Fritz Hemans inventoried 103 tiles belonging to the latter half of the 6th century through the late 4th century B.C. Three different types of raking sima reveal the presence of at least three separate buildings in the 6th century. Most of the remainder, apparently from at least two additional buildings, belong to the late 4th century B.C. and are very similar to contemporary tiles from Corinth. One other group belonged to a building of the 5th century B.C. Since the tiles are conspicuously absent from the redeposited fills in the terracing in front of the Long Altar (6th through 4th century B.C.), most of the buildings were probably destroyed after the terraces had been completed, very likely in the 2nd century. B.C.
Architectural Drawing
Work continued on drawings that document the 1989 excavations and illustrate the major results. Most of these drawings have been prepared for inclusion in the report on the 1989 excavations that will be published in Hesperia. Complete drawings include a new series of topographical phase plans for the site as well as drawings for each area of the sanctuary investigated during 1989.
Ceramics
John Hayes completed his analysis of Hellenistic and Roman wares recovered in 1989. On the basis of the small number of sherds that can be dated after the middle of the 3rd century A.D. and the absence of wares that occur in Athens in deposits associated with the Herulian destruction of 267, it appears that activity in the center part of the Isthmian Sanctuary had declined by the third quarter of the 3rd century.

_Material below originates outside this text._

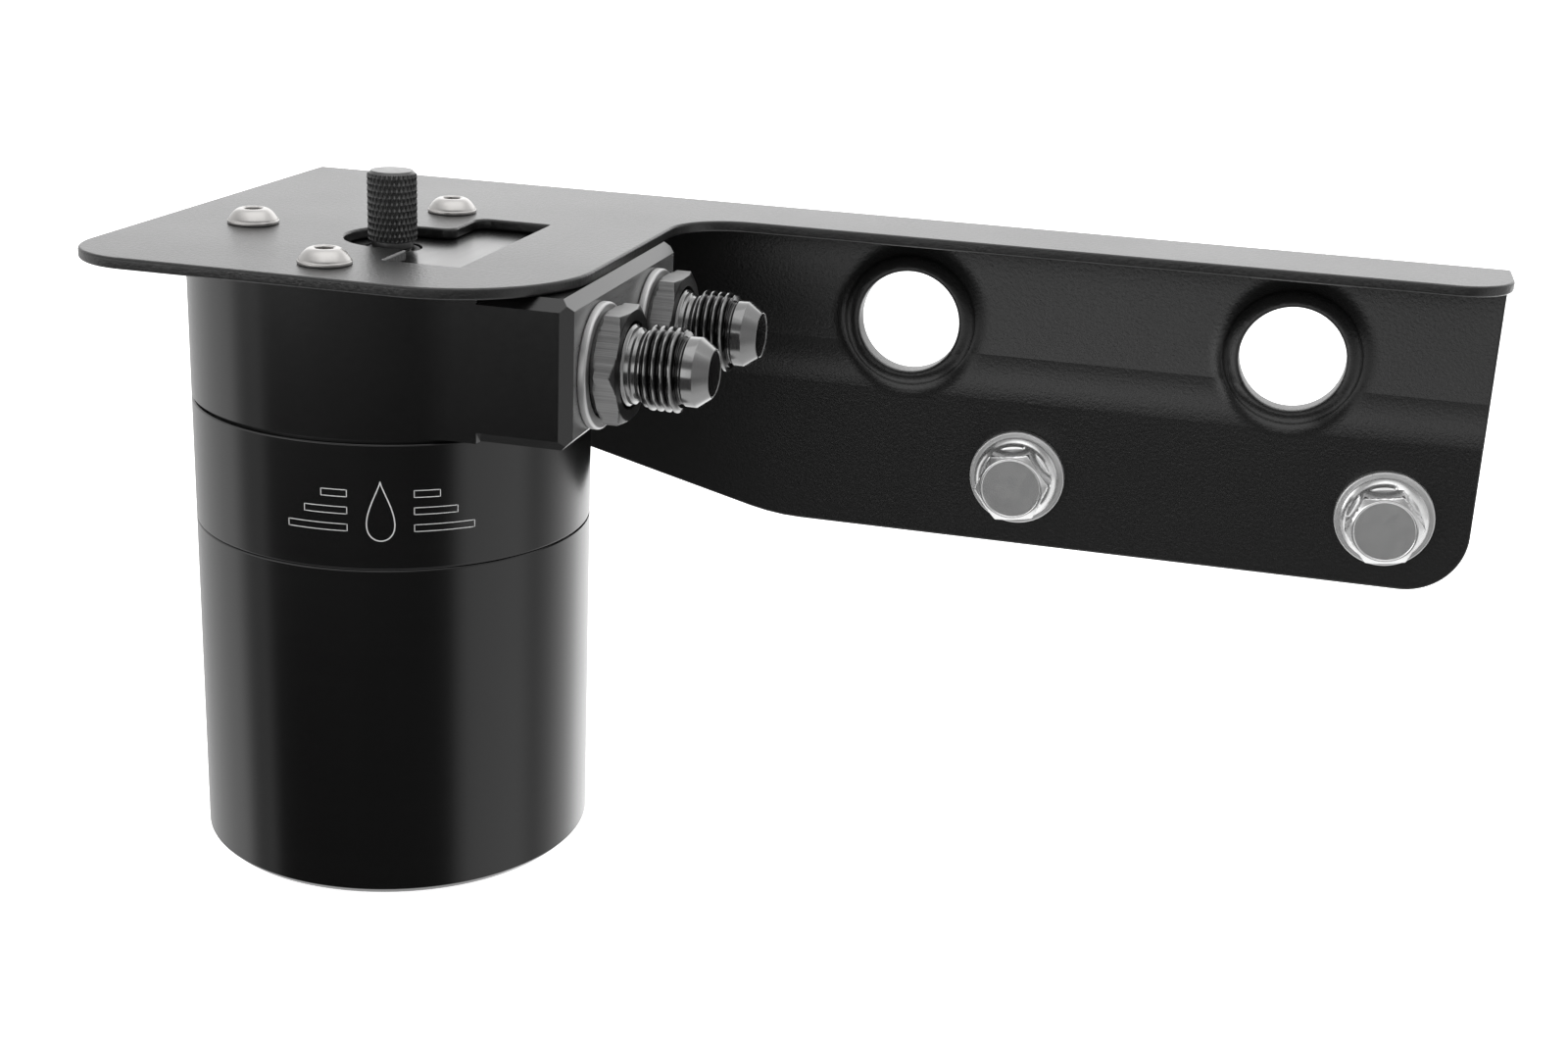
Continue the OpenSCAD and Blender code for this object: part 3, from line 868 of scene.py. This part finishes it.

Karim Arafat continued his catalogue of the Archaic Corinthian pottery, while Catherine Morgan worked on comparanda for her volume on the Mycenaean Pottery and Early Iron Age Sanctuary. They were admirably assisted by Christopher Kirby. The catalogue of stamped roof tiles with provenance was completed by Michael Mills with new drawings by Karin Hutchinson.
Faunal/Botanical Studies
Julie Hansen made a preliminary examination of the 95 flotation samples collected in 1989 and found significant remains in 49 of them. These soils include samples from all the major cultural deposits excavated in the sanctuary and Rachi settlement with high amounts of ash and other burned remains. They are being sent to Boston for final study. Several samples that can be associated with ritual offerings in the east temenos contain grape and hordeum seeds. From the sacrifical pits in the Roman shrine of the boy-hero Melikertes-Palaimon seeds of triticum, pistachio, fig, olive, and dates were recovered, as well as pine bract (part of the cone) and pine nuts. Pine was used for the Isthmian victory wreath in the Roman period. The presence of dates in six samples from Sacrificial Pit C is notable, as they are rarely found in Greece. From the Rachi settlement in the Hellenistic period there were remains of olives.

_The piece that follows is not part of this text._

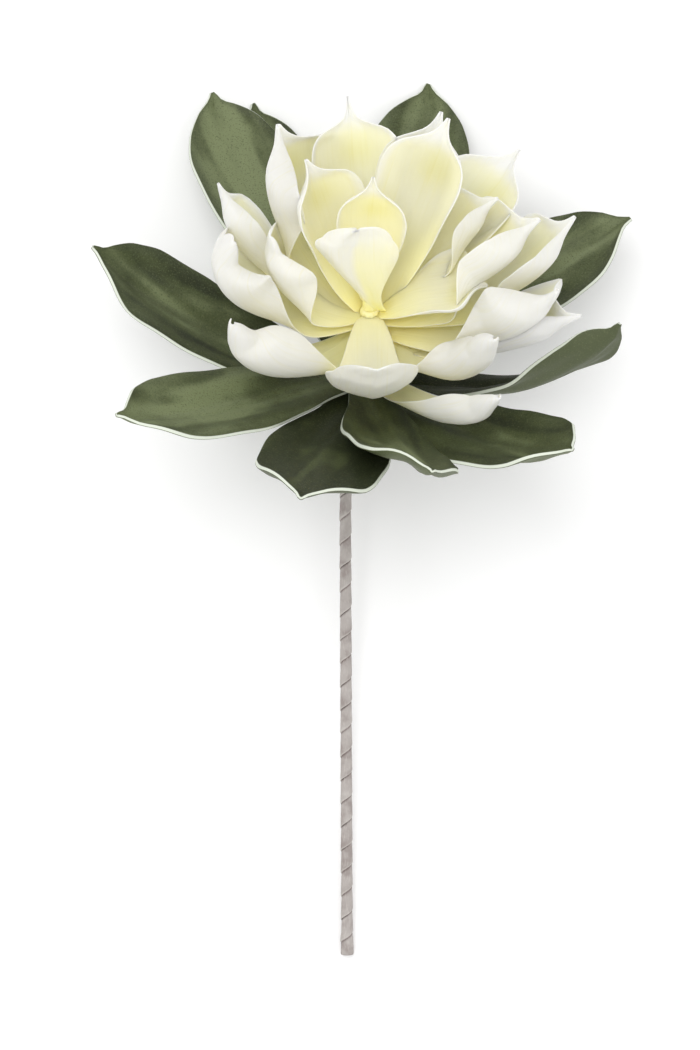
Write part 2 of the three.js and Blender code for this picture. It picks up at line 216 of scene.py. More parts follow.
def curve(pairs, x):
    """Smooth curve through (x, y) pairs that never overshoots them."""
    xs, ys = np.array(pairs, float).T
    step = np.diff(xs)
    slope = np.diff(ys) / step
    tangent = np.concatenate([slope[:1], np.zeros(len(xs) - 2), slope[-1:]])
    for i in range(1, len(xs) - 1):
        a, b = slope[i - 1], slope[i]
        tangent[i] = 0 if a * b <= 0 else 2 * a * b / (a + b)
    i = np.clip(np.searchsorted(xs, x, side="right") - 1, 0, len(xs) - 2)
    q = (x - xs[i]) / step[i]
    return ((2 * q**3 - 3 * q**2 + 1) * ys[i] + (q**3 - 2 * q**2 + q) * step[i] * tangent[i]
            + (3 * q**2 - 2 * q**3) * ys[i + 1] + (q**3 - q**2) * step[i] * tangent[i + 1])


def unit(v):
    return v / np.linalg.norm(v, axis=-1, keepdims=True)


def points_at(x, xs, table):
    """Points at the places x of a line that a table gives at the places xs."""
    return np.stack([np.interp(x, xs, table[:, k]) for k in range(3)], 1)


LEAN, RISE = math.radians(AXIS_LEAN), math.radians(AXIS_RISE)
FLOWER_UP = np.array([math.sin(LEAN), math.cos(RISE) * math.cos(LEAN),
                      math.sin(RISE) * math.cos(LEAN)])
FLOWER_RIGHT = np.array([math.cos(LEAN), -math.cos(RISE) * math.sin(LEAN),
                         -math.sin(RISE) * math.sin(LEAN)])
FLOWER_BACK = np.cross(FLOWER_UP, FLOWER_RIGHT)


def from_head(p):
    """Points in the flower's own axes, in millimetres, to the part's frame."""
    p = np.asarray(p, float)
    return HEAD + p[..., 0:1] * FLOWER_RIGHT + p[..., 1:2] * FLOWER_BACK + p[..., 2:3] * FLOWER_UP


# ---------------------------------------------------------------- blades

# A blade is a grid of points. Along it, s runs from 0 at the root to 1 at the tip. Across it,
# t runs from -1 at the right rim to 1 at the left one. The rows are shifted a little to the tip.
# One more row before them is tucked into the core, and is narrower.
ROWS = 56
ROW_SHIFT = 0.035
COLUMNS = 26
RIM_ANGLES = np.radians([90, 60, 30, 0])
MIDRIB_STEPS = 400
ROOT_ROW_SHARE = 0.6


def midrib(row, root, s):
    """Points of a blade's midrib at shares s of its length, and the directions aside and up there."""
    fine = np.linspace(0, 1, MIDRIB_STEPS + 1)
    slope = np.radians(curve([(i / 3, r) for i, r in enumerate(row["rise"])], fine))
    heading = np.radians(row["az"] + row.get("bend", 0) * fine**2)
    along = np.stack([np.cos(slope) * np.cos(heading), np.cos(slope) * np.sin(heading),
                      np.sin(slope)], 1)
    step = row["long"] / MIDRIB_STEPS
    line = np.concatenate([np.zeros((1, 3)), np.cumsum((along[1:] + along[:-1]) / 2 * step, 0)])
    az = math.radians(row["az"])
    line += np.array([root * math.cos(az), root * math.sin(az), row["h"]])
    heading = np.interp(s, fine, heading)
    aside = np.stack([-np.sin(heading), np.cos(heading), np.zeros_like(heading)], 1)
    up = np.cross(unit(points_at(s, fine, along)), aside)
    turn = np.radians(row.get("turn", 0) + row.get("twist", 0) * s)[:, None]
    point = tucked(row, points_at(s, fine, line), s)
    return point, aside * np.cos(turn) + up * np.sin(turn), up * np.cos(turn) - aside * np.sin(turn)


def tucked(row, point, s):
    """Points of a midrib with the root tucked into its core, raised and moved aside."""
    point[0] -= (point[2] - point[1]) / (s[2] - s[1]) * TUCK / row["long"]
    point[:, 2] += row.get("hump", 0) * (1 - smooth(0, 0.5, s))
    point[:, 0] += row.get("slide", 0) * (1 - smooth(0, 0.8, s))
    return point


def half_width(row, shape, s):
    """Half the width of a blade's flat sheet at shares s of its length."""
    widest = row["wide"] / 2
    more_at_root = row.get("base", shape[0][1]) - shape[0][1]
    half = widest * (curve(shape, s) + more_at_root * (1 - smooth(0, 0.3, s)))
    # A round tip keeps its width up to seven tenths of the length, then closes in an arch
    dome = np.sqrt(1.02 - np.clip((s - 0.7) / 0.3, 0, 1)**2.4)
    half = np.maximum(half, widest * row.get("blunt", 0) * dome * smooth(0.3, 0.6, s))
    kept = 1 - row.get("nib", 0) * smooth(0.84, 0.9, s)
    kept *= 1 - row.get("taper", 0) * (1 - smooth(0.2, 0.8, s))
    half *= kept
    half[0] *= ROOT_ROW_SHARE
    return half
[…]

David Reese analyzed the bones from the old and new excavations. Of particular interest were burnt animal bones from the sacrifices and unburnt bone, probably from the sacrificial feast. The high proportion of Protogeometric and Geometric sherds in some sacrificial deposits identify them as belonging to the earliest period of the shrine (11th through 8th centuries B.C.); others ranged in date from the 7th to early 5th centuries B.C. In all deposits cattle-sized bones appeared, but their proportion in relation to the bones of sheep, goat and pig increased in the latter 6th and early 5th centuries when prosperity of the Archaic sanctuary was at its height.
Perirrhanteria
Helga Butzer Felleisen catalogued fragments of approximately 90 basins belonging to the Archaic and Classical periods. At least 57 of the terracotta basins and 5 of the marble ones were found in the central sanctuary, most of them in the Great Circular Pit southwest of the temple. On the basis of this concentration, it seems likely that the basins originally stood south and west of the Archaic Temple.

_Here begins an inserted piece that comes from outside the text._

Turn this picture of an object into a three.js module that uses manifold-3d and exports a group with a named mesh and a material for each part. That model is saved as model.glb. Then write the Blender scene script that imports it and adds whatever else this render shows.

A preliminary investigation of the fabric of the perirrhanteria as a criterion for their date produced encouraging results. The number of inclusions added to the clay appeared to vary according to the dating for the basins that had been established on the basis of their surface decoration and profiles. She distinguished three general categories: (1) a dense fabric in basins from the late 7th c. to about 530 B.C.; (2) a lighter, gritty fabric in those from the mid 6th c. into at least the first quarter of the 5th c. and then again in the 4th c.; (3) a reddish yellow clay with fewer, smaller inclusions in examples confined to the 5th c. B.C.
Stratigraphic Studies
A continuing project is reconstruction of the stratigraphy of the 1952 to 1967 excavations as recorded in the field notebooks. It was carried on this season in the Roman precinct of Palaimonion by James Hanges and John O’Neal. They were able to compile a detailed account of the chronology and objects related to the use of the shrine by integrating the context pottery and the inventoried objects with the deposits recorded in the notebooks. Their excellent work will provide the foundation for a history of the Roman cult of Palaimon.
Other Studies
Liane Houghtalin continued her study of the coins for final publication. Helga Butzer Felleisen assisted Anton Raubitschek with integrating the metal objects from the 1989 excavations into the late Isabelle Raubitschek’s book on metal objects for the Isthmia series.
Conservation of the collection was continued by Stella Bouzaki and Helen Kingsley; the staff photographer was Frank Nesbit. Jean Perras is the secretary of the Isthmia Excavations.
On-going work at Isthmia during fall and winter 1990-1991 will include conservation by Stella Bouzaki, study of the Classical pottery by Julie Bentz, completion of the volume on arms and armor by Alastar Jackson, and further work on terracotta figurines by David Mitten. I will give a public lecture in Athens on November 27, 1990 on the Evolution of the Isthmian Sanctuary.